The Timbers rolled into 2014 with high expectations. After finishing atop the Western Conference in 2013, there was no reason to doubt that Portland might be ready to take the next step into the MLS elite this year. Though the MLS regular season is enough of a crapshoot that another first place finish would be far from certain, the baseline for the Timbers in 2014 was a playoff berth and a challenge for the MLS Cup.
The reasons for belief were obvious.
- A more seasoned Caleb Porter, who only won Coach of the Year in his first pro campaign.
- A talented lineup, featuring some of the league’s best attacking players, like Diego Valeri and Darlington Nagbe.
- The home field advantage provided by Providence Park and the intimidating Timbers Army.
- Owner Merritt Paulson’s willingness to spend money on internationals to bolster an already dangerous squad.
Those reasons for belief didn’t translate. Through 13 games in 2014, Portland has 16 points. As the table currently stands, that’s good enough for sixth in the West and eleventh across all of MLS. Those places flatter to deceive.
In the Western Conference, all three teams trailing the Timbers have played fewer games. All but one (last place Chivas USA) is within three points of Portland. Direct competitors for the playoff spots are close, as they’ll probably be all season.
Portland’s place just below the red line makes it look like they’re within striking distance of a playoff spot. A closer look at recent history and the Timbers’ schedule tells a slightly different story. If Caleb Porter’s team is going to pull off a turnaround that doesn’t ultimately end in disappointment, it might take something bordering on the spectacular.
In 2013, it took 51 points to make the playoffs out west. The year before, Vancouver sneaked in (in part thanks to a much weaker Portland and Colorado teams) with 43. It’s more likely to take 50 points to get in this season. Even a target that splits the difference, 47 or 48 points, presents Portland with a difficult task.

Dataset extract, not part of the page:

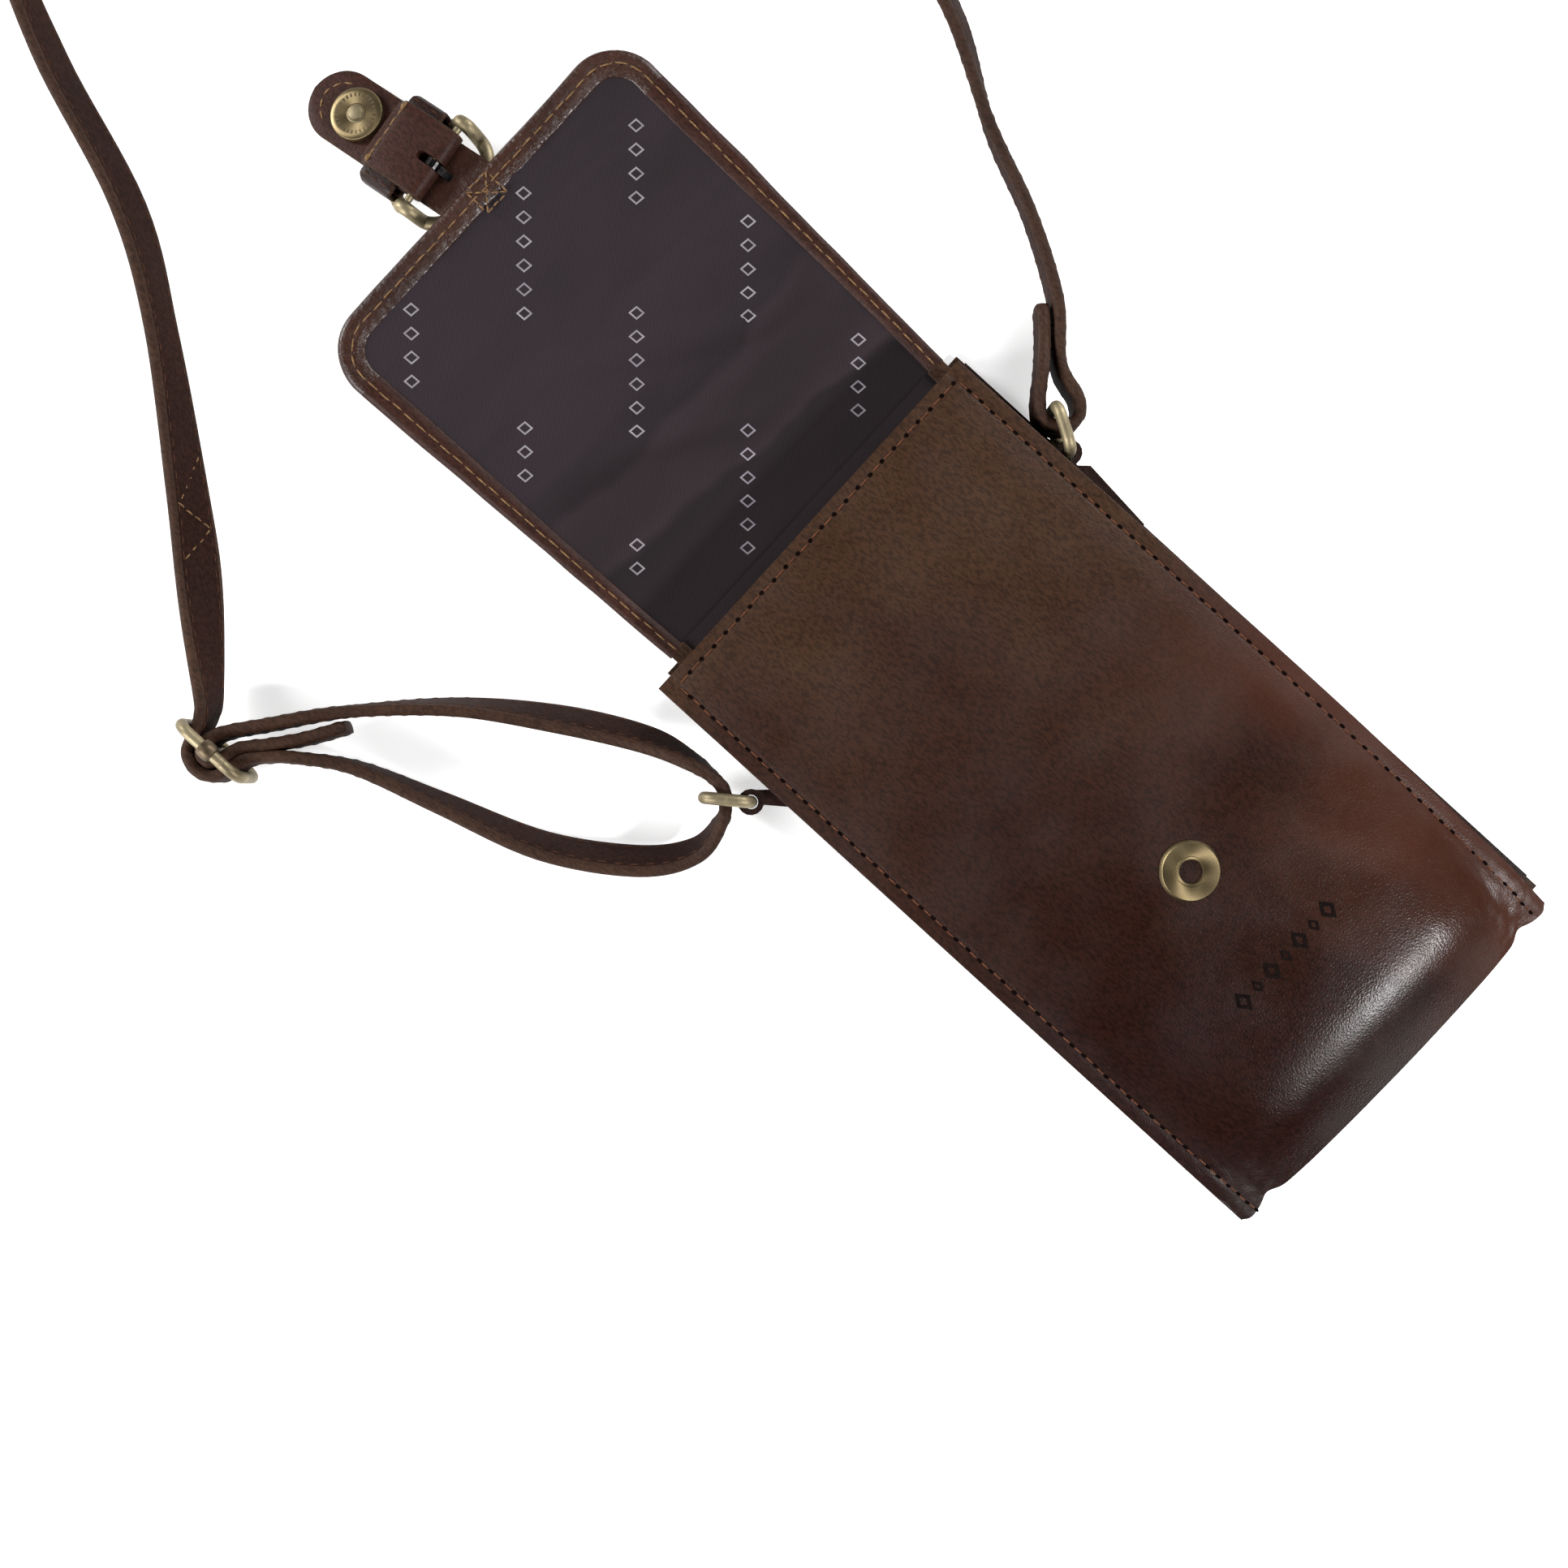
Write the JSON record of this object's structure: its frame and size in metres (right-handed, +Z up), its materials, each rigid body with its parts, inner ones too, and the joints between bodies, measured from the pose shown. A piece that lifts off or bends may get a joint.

Portland has 21 game remaining. To reach 48 points, they would need to average 1.52 points per game over the rest of the season. A 50-point goal would require an average slightly higher than 1.6 points per game.
Those numbers might not seem impossible. However, consider that in 2014 just three teams have done better than 1.6 points per game on a much lower total of matches played. In 2013, only four teams managed the feat over a full season. One of them was the Portland Timbers.
In the 50-point scenario, Portland must win at least seven of their remaining 21 matches (the have three wins in 13 at the moment) and draw the rest. An unbeaten run like that is so unlikely that the Timbers will most certainly need a few more wins to get there. Maybe as many as 10. Wins are difficult this season. Even in Portland, where the Timbers have one of the best home-field advantages in MLS, that might be asking too much.
Portland’s current winning streak of two games comes from victories over the Red Bulls in New Jersey and Chivas USA in Los Angeles. On Saturday, the Timbers host Vancouver in their third game in eight days with an eye towards extending their winning run. It doesn’t really get any easier from there.
Following a six-day break, they’ll play RSL in Utah on June 1 before hosting FC Dallas four days later on June 11. After the World Cup hiatus (during which the Timbers host the Orlando City U23’s in a U.S. Open Cup fourth round tilt), Portland plays Sporting Kansas City, the LA Galaxy, and the Seattle Sounders in succession.
In addition to their MLS commitments, Portland’s schedule will also include U.S. Open Cup matches should they continue to advance, plus the group stage games of the CONCACAF Champions League. That wrinkle will include a 4,600-mile trip to face Alpha United of Guyana and a 3,000-mile trek to play Olimpia in Honduras in midweek. There are, of course, crucial MLS games on either side.
Hence, the importance of the current two-game winning streak. If only to prove to themselves that a turnaround is possible and to begin the process of collecting the roughly 30 points they’ll need to see the postseason.
Portland’s draw-happy ways must give away to a more ruthless attitude, especially at home. The club’s major weakness, their defense, won’t be getting help until the summer transfer window at the earliest. The Timbers did add a lead forward in Fanendo Adi, however, addressing another area of concern. Adi scored both goals in the win against Chivas USA. So perhaps the Portland mindset for the near future will be to worry less about preventing goals and focus simply on beating teams in high-scoring games.
The margin for error is small. It may take a collapse from another contender to let them sneak in. The Timbers have the talent. The type of run they need will not be record setting. Yet, there’s more reason to doubt than to believe. That’s the price Portland pays for its underwhelming start.
For the Portland Timbers to make the playoffs, for last year’s top Western Conference team to simply reach the lowest bar for success, they’ll need to play beyond even already high expectations.